Vindhya righteously gets her son punished for his brutal crime. After 6 years, she gets him out on parole and tries to prepare him for JEE entrance exam. Since the juvenile system changed Vikas, and he is angry at his mother, he calls his friends and consumes drugs after running away mid-traffic from his mother. Vindhya searches for him, finds him, and brings him home. When he fails to listen, in anguish, Vindhya starts drinking alcohol. Unable to see his mother in such a state, Vikas starts studying for JEE and his mother helps him.
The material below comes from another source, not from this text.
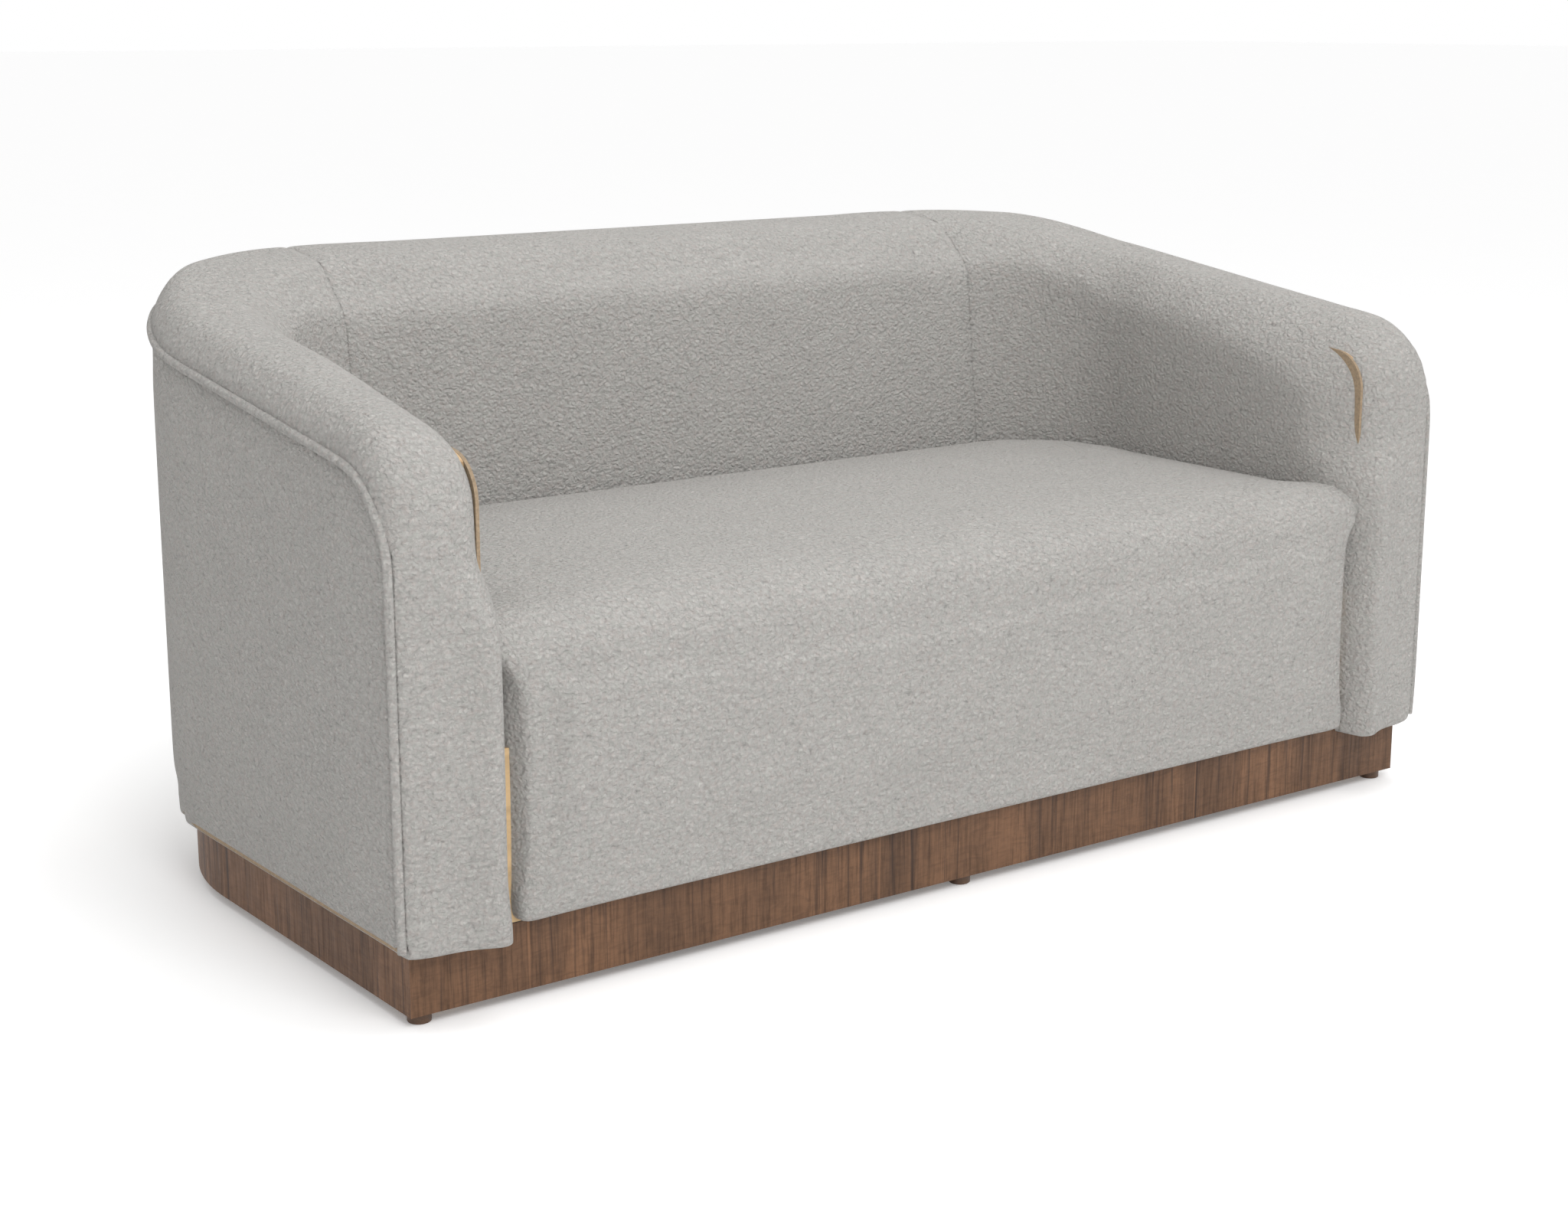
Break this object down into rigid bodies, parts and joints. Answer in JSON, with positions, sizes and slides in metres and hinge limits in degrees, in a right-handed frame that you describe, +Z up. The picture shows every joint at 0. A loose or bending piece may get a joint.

However, the night before the exam, his friends tell him that his mother handed over the phone (he disposed off in his toilet) containing the evidence of him and his friends raping Chaitra to the police commissioner, Jayadev Nair. Because of this, he does not arrive for the exam on time. When he asks why he should do all this, Jayadev asks whether Vikas even regrets what he did, and if he does, why he has not cried once since the trial. Vikas then takes the exam, but since he is a criminal, he must have his name cleared by appearing in front of an IAS officer. That officer is none other than Chaitra.

Though Chaitra remembers everything Vikas and his friends did, she remains professional and interviews him. As he answers all questions correctly, she grants him permission. It is then that Vikas goes to his mother and cries in remorse and grief, while Chaitra watches from afar, gets into her government-provided vehicle, and leaves. Vindhya and Vikas bond over a new beginning, experiencing the real euphoria of life's ups and downs, not the euphoria Vikas and his friends experienced through substance abuse. Vindhya files a lawsuit against herself, holding herself responsible for how her son turned out. After hearing her argument, Judge Surya Narayana Murthy says that Vindhya has already received her punishment and contributed to trying hard and reforming her wayward son.

== Music ==
The background score and songs were composed by Kaala Bhairava in his first collaboration with Gunasekhar.

Track listing
| No. | Title | Lyrics | Singer(s) | Length |
|---|---|---|---|---|
| 1. | "Fly High" | Kittu Visapragada | Kaala Bhairava, Prudhvi Chandra, Gayathri Natarajan | 4:08 |
| 2. | "Lokame" | Kittu Visapragada | Kaala Bhairava, Sony Komanduri | 4:29 |
| 3. | "Rama Rama" | Chaitanya Prasad | Vasa Pavani, Aditya Iyengar, Harsha BV, Rishil | 4:08 |
| 4. | "Enno Vaasanthaalu" | Kittu Visapragada | BV Harsha, Sindhuja Rajesh | 4:06 |

==Release and reception==
Euphoria was released on 6 February 2026. Apart from Telugu, the film was dubbed and released in Tamil under the same title.

Yashaswini Sri of The Indian Express rated the film 4 out of 5, appreciating Gunasekhar's direction, Kaala Bhairava's score, and the lead cast performances. Sangeetha Devi Dundoo of The Hindu too praised Gunasekhar's work writing that "Gunasekhar delivers a sharp fictional drama rooted in a harrowing true story". In contrast, Suresh Kavirayani of The New Indian Express opined that despite a strong premise, the film loses grip due to flawed narration and inconsistent storytelling.